Being a Female with Fragile X Syndrome

Written by Carly Dolan
Posted 09-19-2023

A woman with dark brown, braided hair smiling at the camera.

Fragile X syndrome is a genetic disorder that is caused by changes in a gene called FMR1. FMR1 usually makes a protein called FMRP needed for brain development. People who have FXS don’t make this protein.

Girls are usually less affected by it than boys. This is because females have two X chromosomes (XX) and males have one X and one Y chromosome (XY). Fragile X is not commonly known but it is the leading genetic cause of autism. Approximately 2-6% of children with autism have fragile X. It could be diagnosed by a simple blood test.

An estimated 100,009 Americans have fragile X syndrome. It affects me socially and with learning. I am very high functioning and can do a lot of things like everyone else. I hope to inspire people and bring more awareness to fragile X syndrome!

I was diagnosed at the age of 2 at the Children’s Hospital in Richmond.
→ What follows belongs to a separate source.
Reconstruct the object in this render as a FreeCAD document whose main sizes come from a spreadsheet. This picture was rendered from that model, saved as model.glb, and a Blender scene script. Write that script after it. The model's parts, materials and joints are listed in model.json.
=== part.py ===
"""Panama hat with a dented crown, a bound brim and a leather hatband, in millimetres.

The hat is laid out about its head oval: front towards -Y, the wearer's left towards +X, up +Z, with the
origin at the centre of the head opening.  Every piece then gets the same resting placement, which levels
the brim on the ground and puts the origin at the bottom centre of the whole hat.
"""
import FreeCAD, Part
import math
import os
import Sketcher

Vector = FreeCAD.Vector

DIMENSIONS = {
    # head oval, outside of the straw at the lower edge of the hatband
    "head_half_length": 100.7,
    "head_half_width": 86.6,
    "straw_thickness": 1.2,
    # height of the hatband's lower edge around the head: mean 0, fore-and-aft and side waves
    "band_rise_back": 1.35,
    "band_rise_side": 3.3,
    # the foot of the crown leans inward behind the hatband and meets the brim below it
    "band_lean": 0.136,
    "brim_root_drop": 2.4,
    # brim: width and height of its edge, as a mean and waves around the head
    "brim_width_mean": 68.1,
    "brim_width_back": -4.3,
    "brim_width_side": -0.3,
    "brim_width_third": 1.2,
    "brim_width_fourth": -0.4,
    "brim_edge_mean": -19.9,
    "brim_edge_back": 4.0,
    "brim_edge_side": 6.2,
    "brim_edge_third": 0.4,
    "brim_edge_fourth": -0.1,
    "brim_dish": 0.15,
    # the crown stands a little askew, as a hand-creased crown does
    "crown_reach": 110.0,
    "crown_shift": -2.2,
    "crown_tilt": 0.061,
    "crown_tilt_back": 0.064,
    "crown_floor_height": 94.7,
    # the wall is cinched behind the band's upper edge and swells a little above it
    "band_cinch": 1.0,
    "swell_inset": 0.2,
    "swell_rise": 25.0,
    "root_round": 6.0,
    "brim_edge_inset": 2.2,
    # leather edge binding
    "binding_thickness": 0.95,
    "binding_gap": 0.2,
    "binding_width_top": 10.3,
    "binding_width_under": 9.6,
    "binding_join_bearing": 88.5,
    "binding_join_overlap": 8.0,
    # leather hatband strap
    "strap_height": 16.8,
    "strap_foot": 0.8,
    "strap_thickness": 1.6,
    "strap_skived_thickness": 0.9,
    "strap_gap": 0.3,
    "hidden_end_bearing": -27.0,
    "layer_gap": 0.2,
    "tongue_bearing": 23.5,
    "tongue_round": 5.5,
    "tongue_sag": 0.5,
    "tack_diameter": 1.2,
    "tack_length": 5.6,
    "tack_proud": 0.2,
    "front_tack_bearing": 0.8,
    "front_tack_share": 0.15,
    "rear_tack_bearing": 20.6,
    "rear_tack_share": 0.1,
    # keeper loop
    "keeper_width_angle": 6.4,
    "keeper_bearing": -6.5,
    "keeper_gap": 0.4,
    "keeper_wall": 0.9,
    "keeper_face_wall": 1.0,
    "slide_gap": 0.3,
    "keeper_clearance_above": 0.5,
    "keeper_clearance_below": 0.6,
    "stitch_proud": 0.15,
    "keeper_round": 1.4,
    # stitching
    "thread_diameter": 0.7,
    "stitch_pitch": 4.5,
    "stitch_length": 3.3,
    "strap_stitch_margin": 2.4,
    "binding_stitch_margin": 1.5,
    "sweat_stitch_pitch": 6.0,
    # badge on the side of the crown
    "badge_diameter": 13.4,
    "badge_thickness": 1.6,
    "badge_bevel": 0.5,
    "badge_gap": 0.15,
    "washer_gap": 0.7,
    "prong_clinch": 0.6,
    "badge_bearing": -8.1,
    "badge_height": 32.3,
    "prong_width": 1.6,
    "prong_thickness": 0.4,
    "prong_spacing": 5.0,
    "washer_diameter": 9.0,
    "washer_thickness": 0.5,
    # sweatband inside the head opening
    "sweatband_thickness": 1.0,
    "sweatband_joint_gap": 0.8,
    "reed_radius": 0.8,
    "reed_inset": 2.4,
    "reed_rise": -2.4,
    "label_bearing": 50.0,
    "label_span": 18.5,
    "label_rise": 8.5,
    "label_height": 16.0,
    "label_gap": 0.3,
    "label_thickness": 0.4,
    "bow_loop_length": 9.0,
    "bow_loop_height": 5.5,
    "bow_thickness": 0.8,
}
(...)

Being a female with fragile X is harder because girls are usually higher functioning and it is often categorized as a hidden or invisible disability. Most boys with fragile X have more severe developmental and cognitive delays. It’s definitely a lot easier to find resources about fragile X and a lot more people are starting to at least recognize some basic information about it and the name fragile X. An estimated 100,000 Americans have fragile X syndrome.
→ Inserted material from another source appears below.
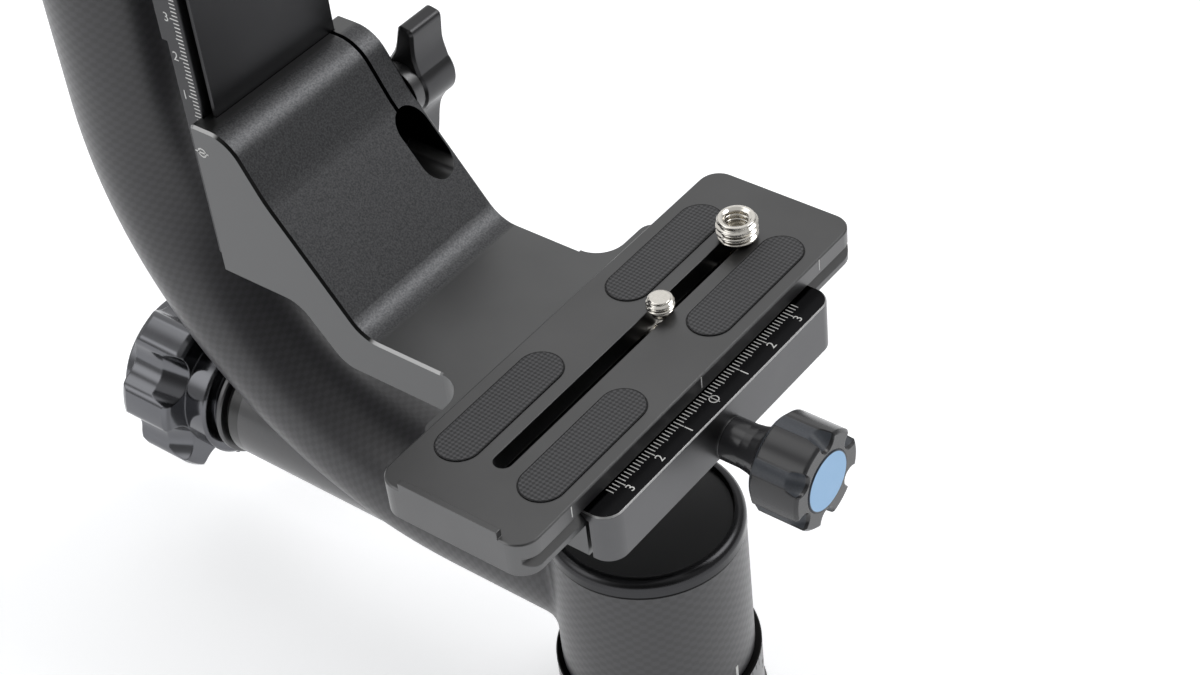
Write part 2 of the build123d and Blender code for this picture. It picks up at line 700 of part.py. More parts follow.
def pan_lock_seal():
    return ring(LOCK_SHAFT_R, SEAL_R, LOCK_WASHER_START, SEAL_START, "X", (0, LOCK_Z))


def pan_lock_washer():
    body = ring(LOCK_SHAFT_R, LOCK_WASHER_R, LOCK_KNOB_START, LOCK_WASHER_START, "X", (0, LOCK_Z))
    return chamfer(body.edges().filter_by(GeomType.CIRCLE).sort_by(SortBy.RADIUS)[-2:], EDGE / 2)


# ---- bracket with the fixed half of the clamp ----
def bracket_outline():
    platform_low = PLATFORM_TOP - PLATFORM_THICK
    corners = [
        (BRACKET_BACK, BRACKET_LOW), (BELLY_TOP_X, BRACKET_LOW), (BELLY_LOW_X, platform_low),
        (CLAMP_BACK, platform_low), (CLAMP_BACK, PLATFORM_TOP), (SLOPE_FOOT_X, PLATFORM_TOP),
        SLOPE_BEND, (SLOPE_TOP_X, BRACKET_TOP), (BRACKET_BACK, BRACKET_TOP),
    ]
    rounds = {1: BELLY_ROUND, 2: BELLY_ROUND, 5: FOOT_ROUND, 6: BEND_ROUND, 7: TOP_ROUND, 8: BACK_ROUND}
    face = make_face(Plane.XZ * Polyline(*corners, close=True))
    for index, radius in rounds.items():
        x, z = corners[index]
        face = fillet(face.vertices().sort_by_distance((x, 0, z))[0], radius)
    return face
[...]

I am currently a student at Brightpoint Community College, studying liberal arts (communications) and have a part time job working with dogs. In my free time, I love being involved in advocacy work and taking photos of wildlife. My advice to others is to never set limits for yourself because of your disability.

Your disability should not define who you are as a person. I wouldn’t be where I am today, if I didn’t push myself outside of my comfort zone to try new things.

Thank you for taking the time to read my story!